Though you may have seen some of the footage in “Vietnam”
before, it’s still stunning, especially when placed alongside
personal recollections. During the war, journalists had a
striking level of access and intimacy with soldiers — and they
paid the price. Over 200 journalists and photographers
were killed in Vietnam, Novick said.

For “Vietnam,” the quality of the archival footage means a truly
cinematic feel, and less classic “Ken Burns” tricks to make still
photos seem alive. But it’s not just the footage, but rather
the individual perspectives that will stick with you, especially
those of Vietnamese people on both sides.

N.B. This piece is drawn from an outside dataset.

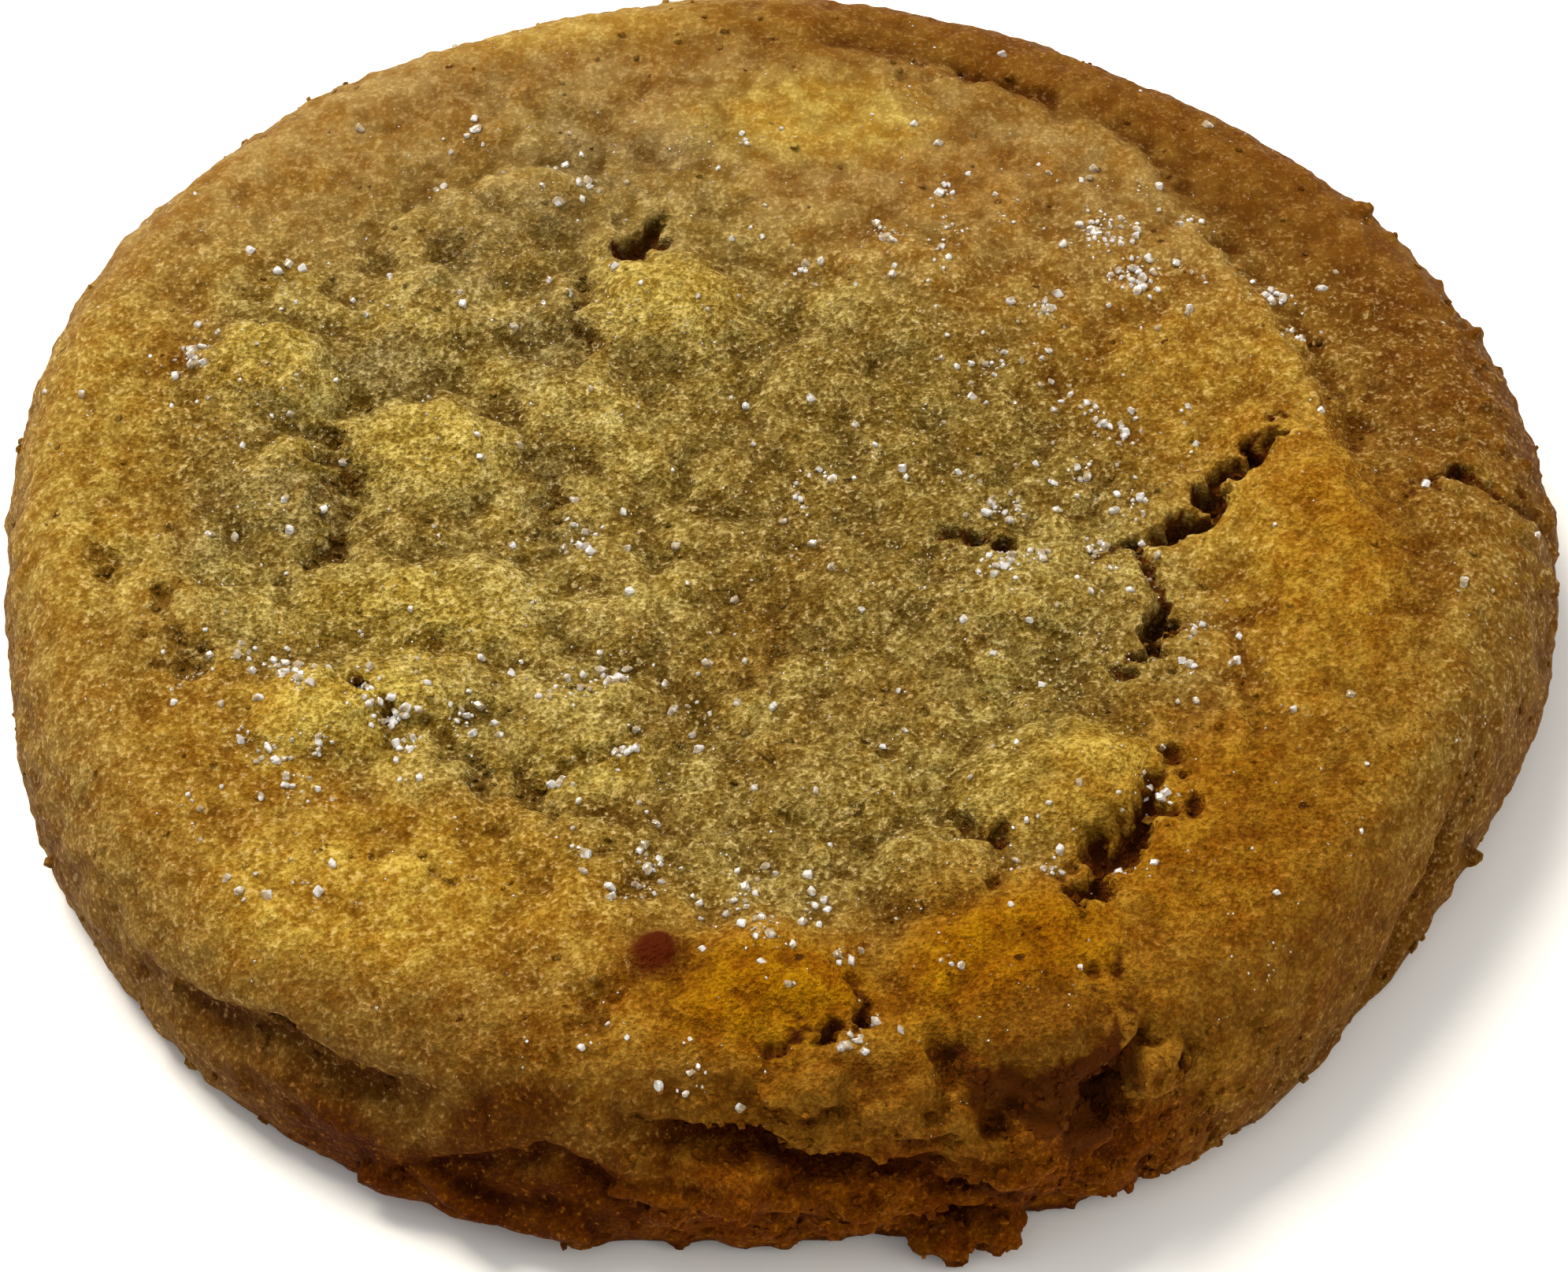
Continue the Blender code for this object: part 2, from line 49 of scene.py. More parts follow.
# Sizes of the baked body, the same as those of its solid.
RADIUS = 40.0
THICKNESS = 11.6
TOP_LEVEL = 0.975  # height of the top inside its rim, as a share
DISH = 1.0  # how far the middle sank below that level
WALL_KNEE = 0.68  # share of the way down the wall where it starts to tuck in
FOOT_TUCK = 0.8  # how far the foot tucks in
TERRACE_DROP = 1.1
TERRACE_EDGE = (28.6, 2.6)  # radius of its inner edge, and how much further out that runs at the back
MIDDLE = (-0.04, -1.50)  # middle of the finished outline, which the origin stands under

# Every 30 degrees from +X: shoulder radius and height, widest radius and its height, as shares.
SECTIONS = (
    (0.850, 0.965, 0.998, 0.34),
    (0.800, 0.890, 0.972, 0.34),
    (0.790, 0.880, 0.945, 0.38),
    (0.810, 0.930, 0.945, 0.38),
    (0.840, 0.950, 0.966, 0.38),
    (0.890, 0.965, 1.018, 0.38),
    (0.900, 0.965, 1.000, 0.38),
    (0.900, 0.975, 1.032, 0.32),
    (0.885, 0.980, 1.034, 0.22),
    (0.860, 0.985, 0.990, 0.24),
    (0.858, 0.990, 1.004, 0.28),
    (0.865, 1.000, 0.964, 0.34),
)

# Lumps in the top: centre, half length, half width, turn, height.
LUMPS = (
    (-26.5, 7.2, 4.4, 4.0, 0, 1.35),
    (-6.3, 12.3, 5.2, 4.2, 10, 1.25),
    (-18.6, 12.2, 5.2, 3.2, 8, 0.85),
    (-14.5, 19.0, 6.0, 2.8, 14, 0.75),
    (-18.3, 2.6, 4.6, 3.5, -8, 1.10),
    (-25.4, -0.6, 3.8, 2.8, 20, 0.95),
    (-10.6, 5.2, 3.6, 3.0, 40, 0.70),
    (-15.8, -7.4, 5.2, 3.2, -12, 1.00),
    (-30.8, -8.4, 3.0, 3.6, 0, 0.60),
    (-17.6, -12.8, 3.8, 2.4, 12, 0.85),
    (-22.4, -14.8, 4.4, 3.2, 25, 0.90),
    (-6.5, -8.0, 4.6, 3.4, 25, 0.65),
    (-8.6, -14.6, 4.2, 3.0, -10, 0.65),
    (2.2, -18.6, 4.8, 3.4, -20, 0.65),
    (13.2, -19.6, 5.4, 4.2, 16, 1.25),
    (11.6, -7.2, 5.6, 3.6, 10, 0.85),
    (16.8, -6.6, 2.2, 3.6, 0, 0.50),
    (3.4, -6.4, 4.2, 3.6, 0, 0.50),
    (5.8, 13.4, 4.8, 4.2, -20, 0.60),
    (1.6, 7.6, 3.4, 2.6, 0, 0.45),
    (7.3, -24.6, 3.7, 3.2, 0, 0.85),
    (-9.6, -28.6, 3.2, 4.2, 0, 0.65),
    (-0.4, -30.6, 4.6, 3.2, -12, 0.70),
    (11.0, -29.6, 6.0, 4.4, 0, 1.00),
    (27.0, -4.0, 4.4, 9.5, 14, 1.05),
    (-6.1, -30.3, 1.5, 1.6, 0, 0.70),
)

# Cracks, folds, hollows and pores in the top: half width, depth, points.
CRACKS = (
    (0.58, 2.8, ((25.4, 5.2), (24.4, 2.9), (23.2, 1.0), (21.7, 0.2), (20.8, -1.9), (18.6, -3.2), (15.5, -4.0))),
    (0.42, 2.3, ((18.2, -3.4), (18.6, -5.4), (19.1, -7.6), (18.5, -10.0), (17.6, -11.4), (15.4, -11.7))),
    (0.34, 1.8, ((7.6, -3.4), (9.9, -3.6), (12.0, -2.9))),
    (0.34, 2.1, ((32.0, -2.9), (32.8, -0.4), (33.9, 0.8), (35.4, 0.0), (37.8, -0.7), (41.5, -0.6))),
    (0.36, 1.1, ((-22.8, -12.0), (-20.2, -14.0), (-18.4, -17.4))),
    (0.90, 0.7, ((-18.4, -16.2), (-15.2, -17.8), (-12.6, -19.4), (-11.2, -22.2))),
    (0.80, 0.6, ((-13.0, -19.2), (-9.4, -17.4), (-6.4, -15.8))),
    (1.05, 1.7, ((18.4, -16.8), (18.2, -20.6), (16.6, -23.0), (14.6, -26.0), (14.0, -29.0))),
    (0.90, 0.45, ((22.0, -7.0), (23.0, -11.5), (23.4, -15.6), (22.2, -19.4))),
    (0.85, 1.4, ((-9.8, 16.0), (-7.9, 16.4), (-6.0, 18.8))),
    (0.60, 0.8, ((-10.7, 16.2), (-11.0, 11.6), (-10.4, 7.8))),
    (0.60, 0.7, ((-12.2, 3.4), (-12.0, -1.0), (-12.6, -4.4))),
    (0.80, 0.8, ((-26.0, 3.2), (-23.2, 3.0), (-22.6, 0.6), (-22.4, -3.8), (-25.0, -7.0))),
    (0.60, 0.4, ((-34.4, -3.0), (-34.2, -5.8), (-33.2, -7.8))),
    (0.80, 0.6, ((-30.8, -7.2), (-30.4, -10.6), (-27.6, -13.6))),
    (0.50, 0.7, ((-17.6, -24.4), (-14.4, -26.0))),
    (0.50, 0.5, ((-9.0, -30.6), (-8.8, -33.0), (-9.8, -35.8))),
    (0.48, 1.8, ((3.0, -30.0), (3.7, -33.0), (2.4, -34.7), (-1.8, -35.3))),
    (0.50, 3.2, ((7.0, -35.2), (8.7, -36.5), (11.1, -36.9), (14.2, -36.4), (15.9, -34.6), (16.6, -32.4))),
    (0.34, 1.4, ((16.6, -32.4), (16.2, -31.4), (15.0, -31.4), (14.3, -31.9))),
    (0.42, 2.2, ((14.4, -36.4), (15.6, -38.6))),
    (0.36, 1.6, ((22.2, -31.0), (22.7, -30.8))),
    (0.34, 1.3, ((4.7, 6.1), (5.1, 6.2))),
    (0.34, 1.3, ((-4.7, -1.4), (-4.4, -1.2))),
    (0.45, 0.9, ((6.6, -21.6), (8.7, -21.7), (9.9, -23.1), (10.2, -25.5), (11.4, -26.0))),
    (0.90, 0.5, ((4.6, 30.4), (13.0, 28.9), (16.0, 25.8))),
    (0.90, 0.35, ((19.6, 25.0), (19.8, 22.0), (22.8, 17.6), (25.0, 13.4), (27.2, 9.4), (28.6, 4.6), (31.4, -2.2))),
)
CRACK_SIDE = (0.2, 1.5)  # where a crack's side starts and ends, in half widths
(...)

Phan Quang Tue, a retired immigration judge who came to the
US in 1975 (and appeared in the doc), said at the screening he
felt “Vietnam” was a non-partisan documentary, and that viewers
should approach it as such.

One such viewer is Senator John McCain, whose wartime
experience is the stuff of legends. “McCain just wanted to see
the North Vietnamese stories,” Burns said Thursday. “Show me
their story,” McCain instructed Burns when being shown parts of
the documentary.

“Our species is bad at learning from events,” Burns said.
But if you want to get the most out of this new documentary, you
should take the McCain approach, and listen to all the
perspectives on this defining and painful chapter in US
history.

“The Vietnam War” premieres Sunday, September 17 on PBS.